= DIRECTIVE =
Among the entries below, please repeat exactly and only the lines from the line containing "Reconstruct the object" to the line containing "heel_bulge = 5; // [0:0.5:6]", both lines included.

= DATA SECTION =
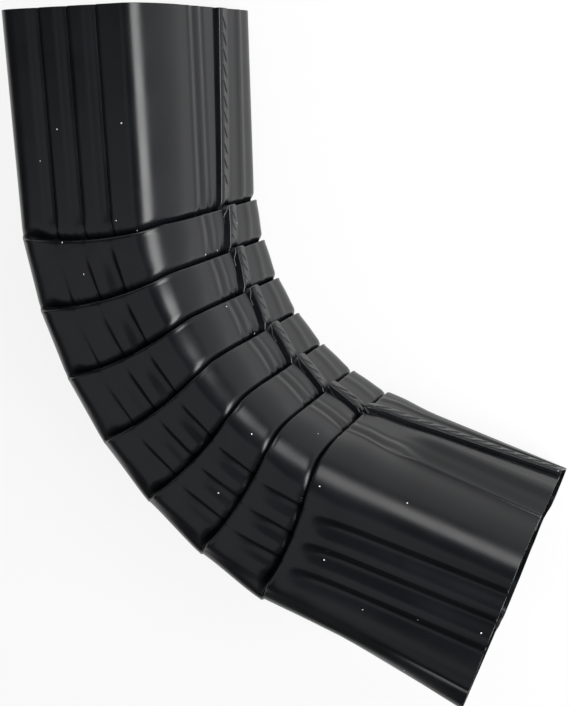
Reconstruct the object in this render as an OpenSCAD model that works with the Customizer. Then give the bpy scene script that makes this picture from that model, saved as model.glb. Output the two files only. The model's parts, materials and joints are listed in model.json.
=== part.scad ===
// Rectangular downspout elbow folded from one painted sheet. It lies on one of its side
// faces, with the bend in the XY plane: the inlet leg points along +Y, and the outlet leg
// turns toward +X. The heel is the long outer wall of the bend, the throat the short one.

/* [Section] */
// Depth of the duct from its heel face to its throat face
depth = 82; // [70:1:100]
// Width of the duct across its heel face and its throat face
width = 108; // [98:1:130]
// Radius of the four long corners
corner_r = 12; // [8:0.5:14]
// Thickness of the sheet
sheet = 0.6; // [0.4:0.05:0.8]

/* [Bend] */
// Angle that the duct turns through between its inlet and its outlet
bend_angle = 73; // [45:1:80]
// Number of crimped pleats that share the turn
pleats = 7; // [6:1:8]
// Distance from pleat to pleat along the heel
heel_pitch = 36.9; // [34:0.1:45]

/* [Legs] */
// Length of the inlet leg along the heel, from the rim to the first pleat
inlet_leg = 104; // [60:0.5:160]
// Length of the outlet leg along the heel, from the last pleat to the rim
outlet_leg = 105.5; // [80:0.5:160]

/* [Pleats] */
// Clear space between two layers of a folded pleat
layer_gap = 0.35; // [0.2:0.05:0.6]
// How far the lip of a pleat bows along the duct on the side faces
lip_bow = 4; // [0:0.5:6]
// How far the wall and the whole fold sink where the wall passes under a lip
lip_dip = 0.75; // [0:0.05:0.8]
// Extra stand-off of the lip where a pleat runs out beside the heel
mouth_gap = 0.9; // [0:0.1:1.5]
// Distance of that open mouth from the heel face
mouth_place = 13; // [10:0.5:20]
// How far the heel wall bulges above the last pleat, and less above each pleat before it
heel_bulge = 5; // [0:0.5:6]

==

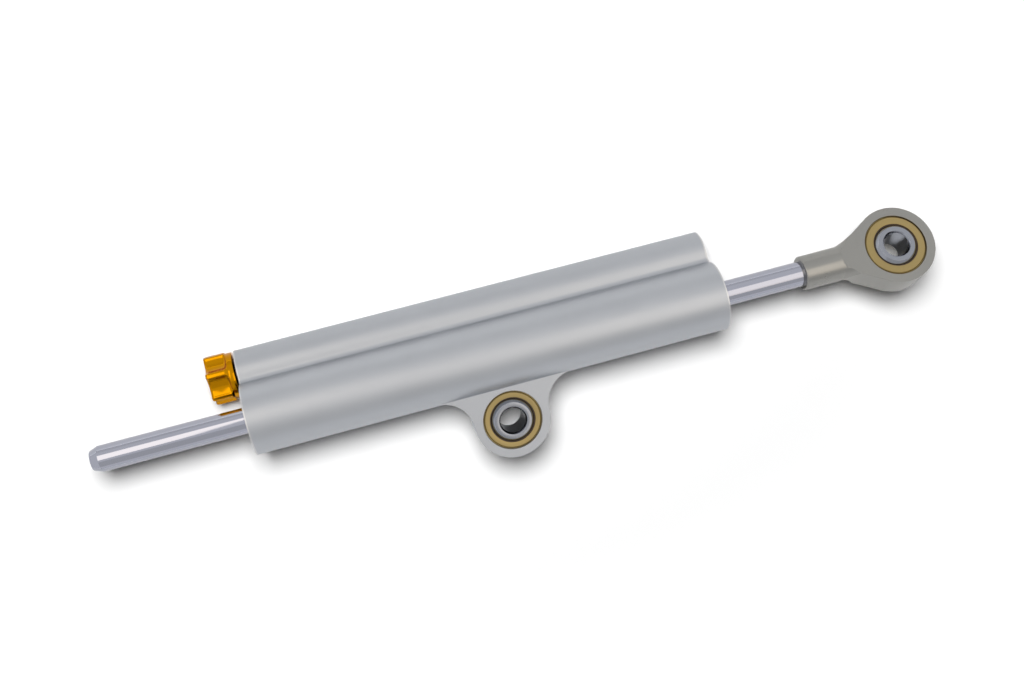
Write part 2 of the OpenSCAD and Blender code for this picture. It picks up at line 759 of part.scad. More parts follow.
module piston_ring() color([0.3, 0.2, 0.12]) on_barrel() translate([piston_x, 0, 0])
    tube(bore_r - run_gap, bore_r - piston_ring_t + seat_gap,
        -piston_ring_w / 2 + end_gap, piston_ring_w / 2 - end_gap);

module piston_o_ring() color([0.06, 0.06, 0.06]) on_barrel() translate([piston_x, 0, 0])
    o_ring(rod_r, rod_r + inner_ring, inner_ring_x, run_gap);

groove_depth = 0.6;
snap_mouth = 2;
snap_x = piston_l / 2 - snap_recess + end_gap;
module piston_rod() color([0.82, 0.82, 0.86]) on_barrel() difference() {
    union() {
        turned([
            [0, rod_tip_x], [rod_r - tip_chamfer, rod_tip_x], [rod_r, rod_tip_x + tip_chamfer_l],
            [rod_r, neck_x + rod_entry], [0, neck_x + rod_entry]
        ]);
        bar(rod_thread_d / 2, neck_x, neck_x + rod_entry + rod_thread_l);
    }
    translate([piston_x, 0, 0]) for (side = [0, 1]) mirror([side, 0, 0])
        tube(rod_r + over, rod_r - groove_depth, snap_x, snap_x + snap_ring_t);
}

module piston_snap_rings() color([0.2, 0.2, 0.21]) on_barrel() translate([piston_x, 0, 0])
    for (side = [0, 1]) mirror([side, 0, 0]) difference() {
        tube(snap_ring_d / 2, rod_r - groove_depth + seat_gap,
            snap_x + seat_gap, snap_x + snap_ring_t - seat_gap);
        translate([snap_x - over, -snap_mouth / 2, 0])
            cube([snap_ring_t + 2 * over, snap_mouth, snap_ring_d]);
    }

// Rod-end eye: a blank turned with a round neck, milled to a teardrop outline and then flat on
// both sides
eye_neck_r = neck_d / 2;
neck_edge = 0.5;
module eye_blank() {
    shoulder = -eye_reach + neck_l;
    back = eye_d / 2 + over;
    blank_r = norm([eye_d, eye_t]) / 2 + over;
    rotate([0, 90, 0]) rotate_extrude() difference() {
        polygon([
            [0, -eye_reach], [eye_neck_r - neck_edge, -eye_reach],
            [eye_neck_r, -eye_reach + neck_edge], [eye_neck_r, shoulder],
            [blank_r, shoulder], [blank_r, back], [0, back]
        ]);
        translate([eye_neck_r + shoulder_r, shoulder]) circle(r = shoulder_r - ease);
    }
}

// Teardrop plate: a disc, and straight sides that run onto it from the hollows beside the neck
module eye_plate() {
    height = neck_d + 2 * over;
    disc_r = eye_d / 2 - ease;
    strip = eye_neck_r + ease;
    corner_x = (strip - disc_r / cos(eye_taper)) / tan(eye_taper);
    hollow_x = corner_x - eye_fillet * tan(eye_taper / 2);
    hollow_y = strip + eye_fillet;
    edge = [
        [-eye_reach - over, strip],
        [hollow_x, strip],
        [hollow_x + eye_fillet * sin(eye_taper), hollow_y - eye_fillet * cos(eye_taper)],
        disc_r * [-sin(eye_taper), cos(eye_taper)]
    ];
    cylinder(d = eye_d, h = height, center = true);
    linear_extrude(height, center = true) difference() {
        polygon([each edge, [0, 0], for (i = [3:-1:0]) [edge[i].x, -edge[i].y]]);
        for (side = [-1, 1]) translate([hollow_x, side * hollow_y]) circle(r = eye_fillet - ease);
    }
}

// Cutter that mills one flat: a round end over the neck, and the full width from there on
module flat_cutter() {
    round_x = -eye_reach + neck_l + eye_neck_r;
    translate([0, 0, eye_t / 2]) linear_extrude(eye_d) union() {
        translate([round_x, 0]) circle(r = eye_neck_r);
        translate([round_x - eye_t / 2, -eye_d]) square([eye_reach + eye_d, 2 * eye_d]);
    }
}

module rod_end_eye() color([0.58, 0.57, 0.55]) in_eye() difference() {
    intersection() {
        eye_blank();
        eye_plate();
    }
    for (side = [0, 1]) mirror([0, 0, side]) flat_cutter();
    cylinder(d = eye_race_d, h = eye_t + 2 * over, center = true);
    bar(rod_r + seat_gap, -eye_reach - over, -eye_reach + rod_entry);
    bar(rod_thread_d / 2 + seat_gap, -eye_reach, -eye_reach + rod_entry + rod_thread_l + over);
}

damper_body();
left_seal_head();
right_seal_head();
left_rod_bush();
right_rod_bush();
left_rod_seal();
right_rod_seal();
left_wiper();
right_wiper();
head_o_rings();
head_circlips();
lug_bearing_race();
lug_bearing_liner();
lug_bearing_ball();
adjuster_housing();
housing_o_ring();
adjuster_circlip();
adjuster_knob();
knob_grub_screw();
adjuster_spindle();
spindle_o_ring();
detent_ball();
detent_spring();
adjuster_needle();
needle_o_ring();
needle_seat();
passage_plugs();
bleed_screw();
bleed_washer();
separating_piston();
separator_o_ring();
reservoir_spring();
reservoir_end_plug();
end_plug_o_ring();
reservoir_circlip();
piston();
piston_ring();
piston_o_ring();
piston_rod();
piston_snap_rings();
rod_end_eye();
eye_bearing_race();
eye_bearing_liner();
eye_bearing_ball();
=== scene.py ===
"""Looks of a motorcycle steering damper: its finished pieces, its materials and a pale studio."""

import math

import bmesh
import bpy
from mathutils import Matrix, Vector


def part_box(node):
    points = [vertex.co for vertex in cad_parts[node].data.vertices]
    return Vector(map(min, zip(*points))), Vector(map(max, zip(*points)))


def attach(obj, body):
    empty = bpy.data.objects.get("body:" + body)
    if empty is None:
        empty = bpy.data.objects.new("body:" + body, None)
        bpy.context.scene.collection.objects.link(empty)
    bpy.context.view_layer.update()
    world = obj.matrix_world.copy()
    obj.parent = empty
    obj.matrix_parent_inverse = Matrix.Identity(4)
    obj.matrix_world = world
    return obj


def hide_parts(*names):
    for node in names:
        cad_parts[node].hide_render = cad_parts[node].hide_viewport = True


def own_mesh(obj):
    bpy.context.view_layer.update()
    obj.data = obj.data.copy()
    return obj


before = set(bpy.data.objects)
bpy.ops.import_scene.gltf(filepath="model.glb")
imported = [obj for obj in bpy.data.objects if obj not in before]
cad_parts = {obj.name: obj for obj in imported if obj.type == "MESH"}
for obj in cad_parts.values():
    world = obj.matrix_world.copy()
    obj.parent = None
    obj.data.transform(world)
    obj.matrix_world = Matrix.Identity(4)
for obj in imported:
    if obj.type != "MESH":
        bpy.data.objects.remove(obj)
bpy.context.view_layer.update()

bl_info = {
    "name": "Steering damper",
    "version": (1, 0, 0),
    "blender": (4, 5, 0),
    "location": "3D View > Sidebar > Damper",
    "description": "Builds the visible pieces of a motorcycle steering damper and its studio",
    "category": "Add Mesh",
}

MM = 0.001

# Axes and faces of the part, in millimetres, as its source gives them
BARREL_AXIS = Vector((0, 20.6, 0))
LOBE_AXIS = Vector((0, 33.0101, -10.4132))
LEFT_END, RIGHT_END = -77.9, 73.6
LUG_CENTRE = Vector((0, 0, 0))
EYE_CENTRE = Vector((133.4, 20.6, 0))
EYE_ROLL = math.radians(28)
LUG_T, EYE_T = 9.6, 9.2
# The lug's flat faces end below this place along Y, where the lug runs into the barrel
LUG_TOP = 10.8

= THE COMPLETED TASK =
Reconstruct the object in this render as an OpenSCAD model that works with the Customizer. Then give the bpy scene script that makes this picture from that model, saved as model.glb. Output the two files only. The model's parts, materials and joints are listed in model.json.
=== part.scad ===
// Rectangular downspout elbow folded from one painted sheet. It lies on one of its side
// faces, with the bend in the XY plane: the inlet leg points along +Y, and the outlet leg
// turns toward +X. The heel is the long outer wall of the bend, the throat the short one.

/* [Section] */
// Depth of the duct from its heel face to its throat face
depth = 82; // [70:1:100]
// Width of the duct across its heel face and its throat face
width = 108; // [98:1:130]
// Radius of the four long corners
corner_r = 12; // [8:0.5:14]
// Thickness of the sheet
sheet = 0.6; // [0.4:0.05:0.8]

/* [Bend] */
// Angle that the duct turns through between its inlet and its outlet
bend_angle = 73; // [45:1:80]
// Number of crimped pleats that share the turn
pleats = 7; // [6:1:8]
// Distance from pleat to pleat along the heel
heel_pitch = 36.9; // [34:0.1:45]

/* [Legs] */
// Length of the inlet leg along the heel, from the rim to the first pleat
inlet_leg = 104; // [60:0.5:160]
// Length of the outlet leg along the heel, from the last pleat to the rim
outlet_leg = 105.5; // [80:0.5:160]

/* [Pleats] */
// Clear space between two layers of a folded pleat
layer_gap = 0.35; // [0.2:0.05:0.6]
// How far the lip of a pleat bows along the duct on the side faces
lip_bow = 4; // [0:0.5:6]
// How far the wall and the whole fold sink where the wall passes under a lip
lip_dip = 0.75; // [0:0.05:0.8]
// Extra stand-off of the lip where a pleat runs out beside the heel
mouth_gap = 0.9; // [0:0.1:1.5]
// Distance of that open mouth from the heel face
mouth_place = 13; // [10:0.5:20]
// How far the heel wall bulges above the last pleat, and less above each pleat before it
heel_bulge = 5; // [0:0.5:6]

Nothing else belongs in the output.